I started this post by suggesting that team thinking in organisations could benefit from stepping back from the abstracted view of team members as ‘parts of the machine’. But when I look back at my warmest memories of team work ‘I’ seem to be in the background and team in the foreground. So what is the point I am trying to make?
Well, it goes back to the idea of the messiness of life and people. Anthropology, music, art, literature all exist to flesh out what accounts of human beings as rational, functional, organisable entities miss out. The reason accounts of the actual lived experience of work are so much longer and more confusing than process models and organograms is adaptation. If there is one thing that human beings are, it’s adaptable.
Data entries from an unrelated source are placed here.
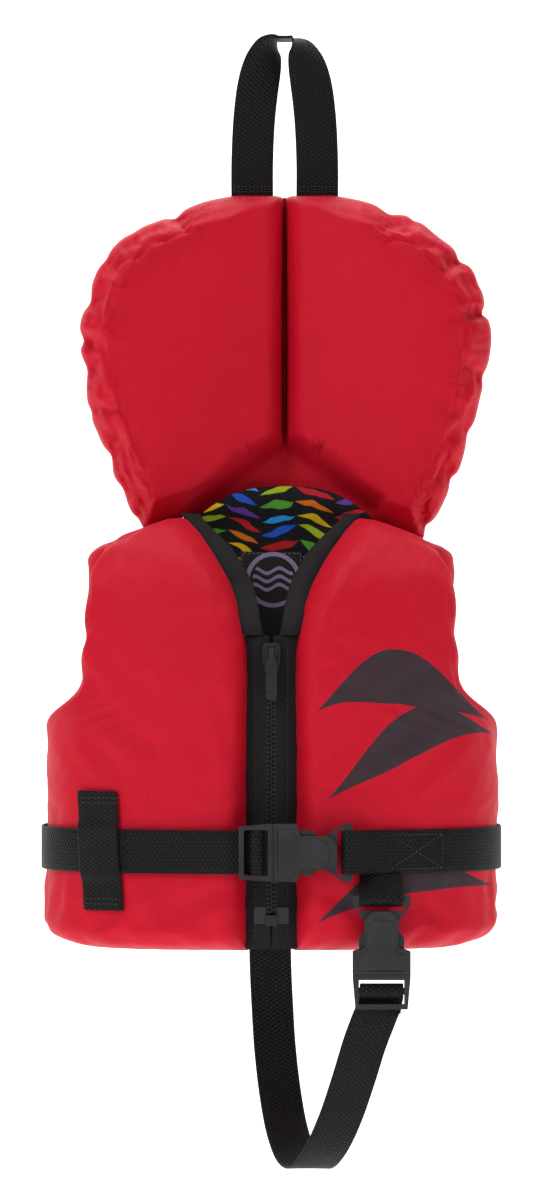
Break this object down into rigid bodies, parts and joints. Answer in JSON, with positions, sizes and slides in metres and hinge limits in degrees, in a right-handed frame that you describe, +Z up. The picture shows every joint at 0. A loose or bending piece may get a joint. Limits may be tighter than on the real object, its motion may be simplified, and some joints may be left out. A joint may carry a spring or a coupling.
{
  "type": "infant life jacket",
  "caption": "Infant life jacket with a zipped foam vest, padded head-support collar, grab loop, belted waist and crotch strap, both closed by side-release buckles.",
  "frame": {"origin": "on the wearer's centre line between the front and back linings, level with the tops of the shoulders", "axes": "+Z up to the head, -Y to the wearer's front where the zip is, +X to the wearer's left"},
  "size_m": [0.2745, 0.1782, 0.6794],
  "materials": {
    "shell_cloth": "fine woven red nylon, slight sheen",
    "foam": "closed-cell foam",
    "printed_lining": "black cloth printed with coloured stripes",
    "black_cloth": "black woven tape",
    "label_cloth": "printed label cloth",
    "webbing": "black ribbed webbing",
    "zip_plastic": "black moulded plastic",
    "buckle_plastic": "black moulded acetal, satin"
  },
  "bodies": {
    "root": {"front_shell_right": "shell_cloth", "front_shell_left": "shell_cloth", "back_shell": "shell_cloth", "shoulder_right": "shell_cloth", "shoulder_left": "shell_cloth", "front_foam_outer_right": "foam", "front_foam_inner_right": "foam", "front_foam_outer_left": "foam", "front_foam_inner_left": "foam", "back_foam_outer": "foam", "back_foam_inner": "foam", "front_lining_right": "printed_lining", "front_lining_left": "printed_lining", "back_lining": "printed_lining", "neck_facing_right": "black_cloth", "neck_facing_left": "black_cloth", "zip_tape_right": "black_cloth", "zip_tape_left": "black_cloth", "inner_label": "label_cloth", "waist_belt": "webbing", "waist_belt_front": "webbing", "belt_keeper": "webbing", "crotch_tab": "webbing", "crotch_strap": "webbing", "zip_chain_right": "zip_plastic", "zip_chain_left": "zip_plastic", "zip_box": "zip_plastic", "waist_buckle_socket": "buckle_plastic", "crotch_buckle_socket": "buckle_plastic"},
    "zip_slider": {"zip_slider": "zip_plastic"},
    "zip_puller": {"zip_puller": "zip_plastic"},
    "waist_plug": {"waist_buckle_plug": "buckle_plastic"},
    "waist_latch_upper": {"waist_latch_upper": "buckle_plastic"},
    "waist_latch_lower": {"waist_latch_lower": "buckle_plastic"},
    "crotch_plug": {"crotch_buckle_plug": "buckle_plastic"},
    "crotch_latch_right": {"crotch_latch_right": "buckle_plastic"},
    "crotch_latch_left": {"crotch_latch_left": "buckle_plastic"},
    "collar": {"collar_cover_right": "shell_cloth", "collar_cover_left": "shell_cloth", "collar_back_right": "shell_cloth", "collar_back_left": "shell_cloth", "collar_foam_front_right": "foam", "collar_foam_back_right": "foam", "collar_foam_front_left": "foam", "collar_foam_back_left": "foam"},
    "grab_loop": {"grab_loop": "webbing"}
  },
  "joints": [
    {"name": "zip_slide", "type": "slide", "parent": "root", "child": "zip_slider", "axis": [0, 0, -1], "range_m": [0, 0.135]},
    {"name": "puller_flip", "type": "hinge", "parent": "zip_slider", "child": "zip_puller", "pos_m": [0, -0.07, -0.071], "axis": [1, 0, 0], "range_deg": [-140, 0]},
    {"name": "waist_buckle_release", "type": "slide", "parent": "root", "child": "waist_plug", "axis": [-1, 0, 0], "range_m": [0, 0.027], "deforming": ["waist_belt_front"]},
    {"name": "waist_latch_upper_press", "type": "hinge", "parent": "waist_plug", "child": "waist_latch_upper", "pos_m": [0.0048, -0.0905, -0.1778], "axis": [0, 1, 0], "range_deg": [0, 8], "stiffness_Nm_per_rad": 0.15},
    {"name": "waist_latch_lower_press", "type": "hinge", "parent": "waist_plug", "child": "waist_latch_lower", "pos_m": [0.0048, -0.0905, -0.1982], "axis": [0, 1, 0], "range_deg": [-8, 0], "stiffness_Nm_per_rad": 0.15},
    {"name": "crotch_buckle_release", "type": "slide", "parent": "root", "child": "crotch_plug", "axis": [0, 0, -1], "range_m": [0, 0.027], "deforming": ["crotch_strap"]},
    {"name": "crotch_latch_right_press", "type": "hinge", "parent": "crotch_plug", "child": "crotch_latch_right", "pos_m": [0.0538, -0.088, -0.2552], "axis": [0, 1, 0], "range_deg": [0, 8], "stiffness_Nm_per_rad": 0.15},
    {"name": "crotch_latch_left_press", "type": "hinge", "parent": "crotch_plug", "child": "crotch_latch_left", "pos_m": [0.0742, -0.088, -0.2552], "axis": [0, 1, 0], "range_deg": [-8, 0], "stiffness_Nm_per_rad": 0.15},
    {"name": "collar_fold", "type": "hinge", "parent": "root", "child": "collar", "pos_m": [0, 0.064, 0.0105], "axis": [1, 0, 0], "range_deg": [-90, 0]},
    {"name": "grab_loop_swing", "type": "hinge", "parent": "collar", "child": "grab_loop", "pos_m": [0.008, 0.048, 0.2053], "axis": [1, 0, 0], "range_deg": [-60, 60], "stiffness_Nm_per_rad": 0.02}
  ],
  "couplings": [
    {"joint": "waist_latch_lower_press", "follows": "waist_latch_upper_press", "ratio": -1},
    {"joint": "crotch_latch_left_press", "follows": "crotch_latch_right_press", "ratio": -1}
  ]
}
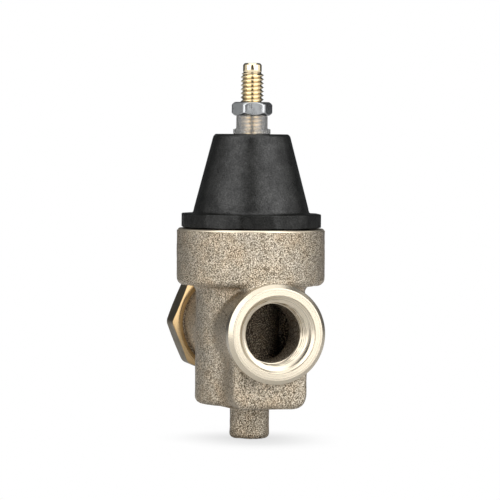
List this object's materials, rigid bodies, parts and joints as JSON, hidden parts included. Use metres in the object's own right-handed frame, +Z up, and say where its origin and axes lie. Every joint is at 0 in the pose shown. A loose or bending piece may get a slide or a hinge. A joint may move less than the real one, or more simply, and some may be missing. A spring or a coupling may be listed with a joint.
{
  "type": "water pressure regulator",
  "caption": "Direct-acting water pressure regulator: cast bronze body with threaded outlet and union inlet, black bonnet, adjusting screw and lock nut.",
  "frame": {"origin": "centre of the flat end of the bottom boss", "axes": "+Z up the valve axis to the adjusting screw, +X along the flow axis out of the outlet port"},
  "size_m": [0.0899, 0.0516, 0.1308],
  "materials": {
    "cast_bronze": "sand-cast bronze, rough skin with machined faces and ports",
    "black_moulding": "black glass-filled plastic, semi-matt",
    "bright_brass": "rolled and turned brass",
    "zinc_plate": "bright zinc plate",
    "clear_nylon": "milky translucent nylon",
    "spring_steel": "oiled spring steel wire",
    "acetal": "natural acetal",
    "black_rubber": "fabric-reinforced black rubber",
    "turned_brass": "turned brass",
    "stainless": "stainless steel",
    "forged_brass": "forged brass, dull flats and a turned face",
    "fibre": "red-brown fibre"
  },
  "bodies": {
    "valve_body": {"body_casting": "cast_bronze", "bonnet": "black_moulding", "slip_ring": "acetal", "diaphragm": "black_rubber", "seat_module": "turned_brass", "module_o_ring_upper": "black_rubber", "module_o_ring_lower": "black_rubber", "closing_spring": "stainless", "strainer_screen": "stainless"},
    "spring_button": {"spring_button": "zinc_plate"},
    "adjusting_screw": {"adjusting_screw": "bright_brass"},
    "sealing_sleeve": {"sealing_sleeve": "clear_nylon"},
    "lock_nut": {"lock_nut": "zinc_plate"},
    "stem": {"valve_stem": "turned_brass", "disc_holder": "turned_brass", "seat_disc": "black_rubber", "disc_retainer": "turned_brass", "stem_nut": "turned_brass", "diaphragm_plate": "zinc_plate", "diaphragm_washer": "turned_brass", "range_spring": "spring_steel"},
    "union_tailpiece": {"union_tailpiece": "forged_brass", "union_gasket": "fibre"},
    "union_nut": {"union_nut": "forged_brass"}
  },
  "joints": [
    {"name": "screw_feed", "type": "slide", "parent": "valve_body", "child": "spring_button", "axis": [0, 0, 1], "range_m": [-0.00846, 0], "deforming": ["range_spring"]},
    {"name": "screw_turn", "type": "hinge", "parent": "spring_button", "child": "adjusting_screw", "pos_m": [0, 0, 0.0998], "axis": [0, 0, 1], "range_deg": [-2160, 0]},
    {"name": "sleeve_lift", "type": "slide", "parent": "valve_body", "child": "sealing_sleeve", "axis": [0, 0, 1], "range_m": [0, 0.00282]},
    {"name": "lock_nut_turn", "type": "hinge", "parent": "sealing_sleeve", "child": "lock_nut", "pos_m": [0, 0, 0.1125], "axis": [0, 0, 1], "range_deg": [0, 720]},
    {"name": "stem_lift", "type": "slide", "parent": "valve_body", "child": "stem", "axis": [0, 0, 1], "range_m": [-0.002, 0], "deforming": ["closing_spring", "diaphragm"]},
    {"name": "union_pull", "type": "slide", "parent": "valve_body", "child": "union_tailpiece", "axis": [-1, 0, 0], "range_m": [0, 0.00907]},
    {"name": "union_nut_turn", "type": "hinge", "parent": "union_tailpiece", "child": "union_nut", "pos_m": [-0.0354, 0, 0.0384], "axis": [-1, 0, 0], "range_deg": [0, 1800]}
  ],
  "couplings": [
    {"joint": "screw_turn", "follows": "screw_feed", "rad_per_m": 4452.7},
    {"joint": "lock_nut_turn", "follows": "sleeve_lift", "rad_per_m": 4452.7},
    {"joint": "union_nut_turn", "follows": "union_pull", "rad_per_m": 3463.2}
  ]
}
We flex, and fudge, and massage our way through life everyday. We have too. The world is too unpredictable, our knowing too limited, our ability to forecast too faulty for any fixed, formal system to work. ‘I’ disappeared in that experience in Split, and in my account of it now, because of that very adaptability. Though the conditions of that task seemed unfavourable, that was only from the point of view of the fixed and formal work world. In the messy real work world, we had almost perfect conditions to unleash our natural instincts to work together in adaptable ways:
- A goal that stretched us as individuals and as a team
- A good reason for the task (tight connection with mission)
- Adversity – enough to make it tough, not so much as to make it impossible
- Familiarity plus – a core that knew each other well enough and a few others
- Good leadership – protected the team, rewarded the team (not individuals)
- No organogram to answer to – freed from the need to account for ourselves against a fixed model only, or the need to single out individual contributions.
As the parent of any small child born in the last 20 plus years in the UK will know, “Can We Do It? Yes We Can!” is the cry of any team that has ever had to step beyond the organogram to get stuff done together. The challenge I have for any organisation is – do you support the Adaptable Team or the Organogram Team?